> **Your task**
Count every line that holds the string "finishes", and report the number alone.

------------------------

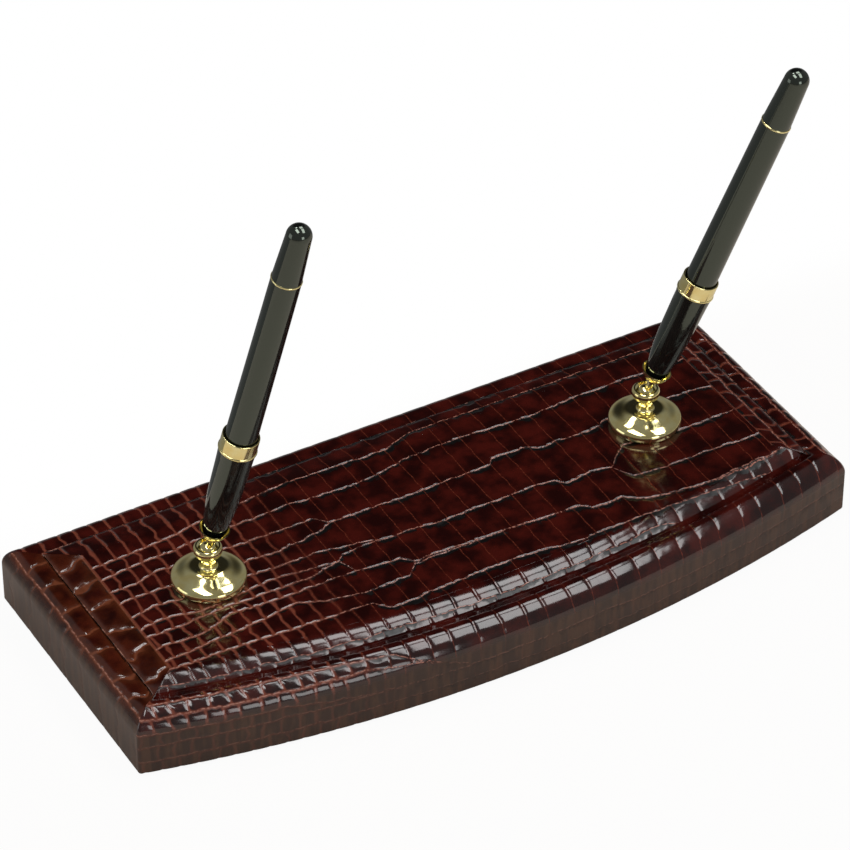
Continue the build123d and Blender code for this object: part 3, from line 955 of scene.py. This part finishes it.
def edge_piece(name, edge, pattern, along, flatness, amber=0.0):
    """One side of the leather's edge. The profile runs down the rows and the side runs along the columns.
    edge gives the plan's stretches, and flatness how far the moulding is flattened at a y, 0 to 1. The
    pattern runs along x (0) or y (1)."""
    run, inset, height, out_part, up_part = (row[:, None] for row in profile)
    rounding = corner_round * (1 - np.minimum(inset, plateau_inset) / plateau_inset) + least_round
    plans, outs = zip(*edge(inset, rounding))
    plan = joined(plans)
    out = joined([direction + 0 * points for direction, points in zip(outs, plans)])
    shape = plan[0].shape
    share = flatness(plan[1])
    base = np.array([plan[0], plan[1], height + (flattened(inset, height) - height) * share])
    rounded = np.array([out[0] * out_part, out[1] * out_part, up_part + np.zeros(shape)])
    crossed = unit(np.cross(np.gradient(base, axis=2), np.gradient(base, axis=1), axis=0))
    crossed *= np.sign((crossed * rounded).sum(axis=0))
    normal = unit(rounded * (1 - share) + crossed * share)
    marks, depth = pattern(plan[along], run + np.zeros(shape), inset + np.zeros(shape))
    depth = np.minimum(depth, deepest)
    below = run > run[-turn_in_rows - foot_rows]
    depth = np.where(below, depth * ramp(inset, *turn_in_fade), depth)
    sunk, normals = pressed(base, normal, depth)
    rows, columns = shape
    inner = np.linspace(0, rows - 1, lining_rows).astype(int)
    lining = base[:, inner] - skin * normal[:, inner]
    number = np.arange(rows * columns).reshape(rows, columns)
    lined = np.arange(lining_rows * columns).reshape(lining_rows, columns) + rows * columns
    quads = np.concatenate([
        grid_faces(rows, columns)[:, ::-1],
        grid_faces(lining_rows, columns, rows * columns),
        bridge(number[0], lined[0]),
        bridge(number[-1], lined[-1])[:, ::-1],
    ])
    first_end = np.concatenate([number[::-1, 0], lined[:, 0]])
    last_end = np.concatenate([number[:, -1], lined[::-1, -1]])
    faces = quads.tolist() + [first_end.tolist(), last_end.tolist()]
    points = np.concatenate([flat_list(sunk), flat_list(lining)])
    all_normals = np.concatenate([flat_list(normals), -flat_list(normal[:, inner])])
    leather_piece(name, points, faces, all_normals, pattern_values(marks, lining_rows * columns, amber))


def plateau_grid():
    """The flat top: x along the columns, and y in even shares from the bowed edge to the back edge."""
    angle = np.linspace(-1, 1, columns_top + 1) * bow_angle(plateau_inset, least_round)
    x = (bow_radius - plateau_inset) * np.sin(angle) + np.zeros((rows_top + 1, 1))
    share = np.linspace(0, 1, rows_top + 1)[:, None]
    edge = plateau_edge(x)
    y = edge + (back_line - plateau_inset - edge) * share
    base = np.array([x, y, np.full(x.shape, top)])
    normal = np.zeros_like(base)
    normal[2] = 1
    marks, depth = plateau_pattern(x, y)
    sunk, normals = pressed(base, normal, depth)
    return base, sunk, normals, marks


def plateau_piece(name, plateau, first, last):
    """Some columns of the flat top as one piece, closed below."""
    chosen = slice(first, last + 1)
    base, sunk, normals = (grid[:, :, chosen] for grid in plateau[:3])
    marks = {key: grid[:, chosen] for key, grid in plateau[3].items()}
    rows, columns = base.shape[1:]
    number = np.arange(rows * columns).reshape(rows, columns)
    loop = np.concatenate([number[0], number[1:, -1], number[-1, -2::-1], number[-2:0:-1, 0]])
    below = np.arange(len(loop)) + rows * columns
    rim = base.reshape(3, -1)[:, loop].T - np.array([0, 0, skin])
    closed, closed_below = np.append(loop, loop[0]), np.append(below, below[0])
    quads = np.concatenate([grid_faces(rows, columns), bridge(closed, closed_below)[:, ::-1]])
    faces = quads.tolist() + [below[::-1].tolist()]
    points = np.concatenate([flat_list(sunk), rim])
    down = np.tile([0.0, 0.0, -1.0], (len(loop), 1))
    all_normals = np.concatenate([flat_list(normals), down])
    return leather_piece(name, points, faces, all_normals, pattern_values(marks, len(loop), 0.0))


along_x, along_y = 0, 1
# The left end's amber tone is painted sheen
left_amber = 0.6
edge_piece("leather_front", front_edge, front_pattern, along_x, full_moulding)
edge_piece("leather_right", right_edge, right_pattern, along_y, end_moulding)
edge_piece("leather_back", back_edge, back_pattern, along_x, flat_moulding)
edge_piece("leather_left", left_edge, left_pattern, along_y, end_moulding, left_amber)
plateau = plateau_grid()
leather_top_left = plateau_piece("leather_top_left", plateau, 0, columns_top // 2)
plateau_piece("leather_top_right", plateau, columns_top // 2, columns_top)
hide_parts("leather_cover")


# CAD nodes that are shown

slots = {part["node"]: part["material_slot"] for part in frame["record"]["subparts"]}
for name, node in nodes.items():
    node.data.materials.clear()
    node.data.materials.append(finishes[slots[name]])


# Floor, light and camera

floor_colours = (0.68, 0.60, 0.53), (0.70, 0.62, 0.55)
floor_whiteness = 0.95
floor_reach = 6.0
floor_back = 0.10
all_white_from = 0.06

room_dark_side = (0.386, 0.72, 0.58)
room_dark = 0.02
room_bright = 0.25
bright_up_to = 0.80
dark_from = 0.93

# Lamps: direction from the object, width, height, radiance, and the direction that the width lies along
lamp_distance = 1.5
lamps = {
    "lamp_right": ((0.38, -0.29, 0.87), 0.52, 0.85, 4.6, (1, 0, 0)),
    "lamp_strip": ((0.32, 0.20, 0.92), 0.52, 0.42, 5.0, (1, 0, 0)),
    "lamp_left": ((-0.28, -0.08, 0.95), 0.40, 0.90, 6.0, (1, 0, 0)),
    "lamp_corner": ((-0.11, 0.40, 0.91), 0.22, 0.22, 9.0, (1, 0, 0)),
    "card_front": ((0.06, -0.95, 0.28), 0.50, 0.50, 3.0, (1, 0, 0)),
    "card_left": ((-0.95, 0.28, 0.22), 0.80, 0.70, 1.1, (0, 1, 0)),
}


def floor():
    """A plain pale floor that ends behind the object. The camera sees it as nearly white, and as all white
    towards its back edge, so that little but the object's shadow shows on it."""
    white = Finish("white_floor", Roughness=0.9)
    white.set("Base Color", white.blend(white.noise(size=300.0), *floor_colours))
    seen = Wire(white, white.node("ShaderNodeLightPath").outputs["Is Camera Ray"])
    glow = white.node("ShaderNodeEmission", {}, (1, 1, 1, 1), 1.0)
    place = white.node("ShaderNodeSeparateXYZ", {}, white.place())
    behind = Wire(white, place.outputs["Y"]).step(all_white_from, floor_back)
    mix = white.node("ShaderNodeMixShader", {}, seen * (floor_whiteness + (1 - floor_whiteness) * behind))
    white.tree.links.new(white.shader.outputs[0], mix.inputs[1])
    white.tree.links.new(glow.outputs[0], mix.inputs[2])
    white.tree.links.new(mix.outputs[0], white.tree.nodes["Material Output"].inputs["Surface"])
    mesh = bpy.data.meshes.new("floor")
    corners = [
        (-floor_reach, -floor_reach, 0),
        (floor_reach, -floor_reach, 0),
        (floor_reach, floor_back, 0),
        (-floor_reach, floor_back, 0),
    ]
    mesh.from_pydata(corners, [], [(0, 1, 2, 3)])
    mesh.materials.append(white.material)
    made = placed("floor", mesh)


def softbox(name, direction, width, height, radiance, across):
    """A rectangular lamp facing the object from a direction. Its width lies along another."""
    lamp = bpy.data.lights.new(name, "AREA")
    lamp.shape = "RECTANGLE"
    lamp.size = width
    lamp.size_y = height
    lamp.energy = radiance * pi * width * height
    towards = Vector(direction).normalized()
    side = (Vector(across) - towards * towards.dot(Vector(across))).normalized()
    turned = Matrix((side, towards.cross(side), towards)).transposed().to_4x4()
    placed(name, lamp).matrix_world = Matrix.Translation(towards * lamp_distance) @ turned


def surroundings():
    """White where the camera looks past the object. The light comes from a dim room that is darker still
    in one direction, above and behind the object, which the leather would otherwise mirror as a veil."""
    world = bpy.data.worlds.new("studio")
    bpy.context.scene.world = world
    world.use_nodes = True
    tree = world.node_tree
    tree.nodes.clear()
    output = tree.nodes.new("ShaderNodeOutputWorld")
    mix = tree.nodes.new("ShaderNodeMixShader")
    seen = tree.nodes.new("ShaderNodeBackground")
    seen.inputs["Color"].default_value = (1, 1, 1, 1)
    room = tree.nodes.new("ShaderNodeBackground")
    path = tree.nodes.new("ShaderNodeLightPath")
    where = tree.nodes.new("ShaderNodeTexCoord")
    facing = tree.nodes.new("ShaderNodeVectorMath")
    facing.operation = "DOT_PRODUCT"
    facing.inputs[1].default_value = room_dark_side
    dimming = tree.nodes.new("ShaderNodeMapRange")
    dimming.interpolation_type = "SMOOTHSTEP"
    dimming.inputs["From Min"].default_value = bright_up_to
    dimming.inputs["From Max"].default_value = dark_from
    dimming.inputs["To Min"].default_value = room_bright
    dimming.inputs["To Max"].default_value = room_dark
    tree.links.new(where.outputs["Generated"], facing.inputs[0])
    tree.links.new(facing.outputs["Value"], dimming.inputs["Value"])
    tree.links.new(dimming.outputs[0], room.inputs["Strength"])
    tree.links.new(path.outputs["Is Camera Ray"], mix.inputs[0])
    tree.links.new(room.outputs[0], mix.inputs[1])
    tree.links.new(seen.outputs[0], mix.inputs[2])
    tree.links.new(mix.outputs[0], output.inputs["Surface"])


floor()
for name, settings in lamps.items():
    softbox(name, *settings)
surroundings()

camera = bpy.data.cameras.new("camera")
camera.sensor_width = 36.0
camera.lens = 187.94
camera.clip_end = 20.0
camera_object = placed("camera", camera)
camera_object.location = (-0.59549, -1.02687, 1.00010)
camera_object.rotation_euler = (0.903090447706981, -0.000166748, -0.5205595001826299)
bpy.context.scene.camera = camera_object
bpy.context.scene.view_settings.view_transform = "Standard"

------------------------

> **The result**
2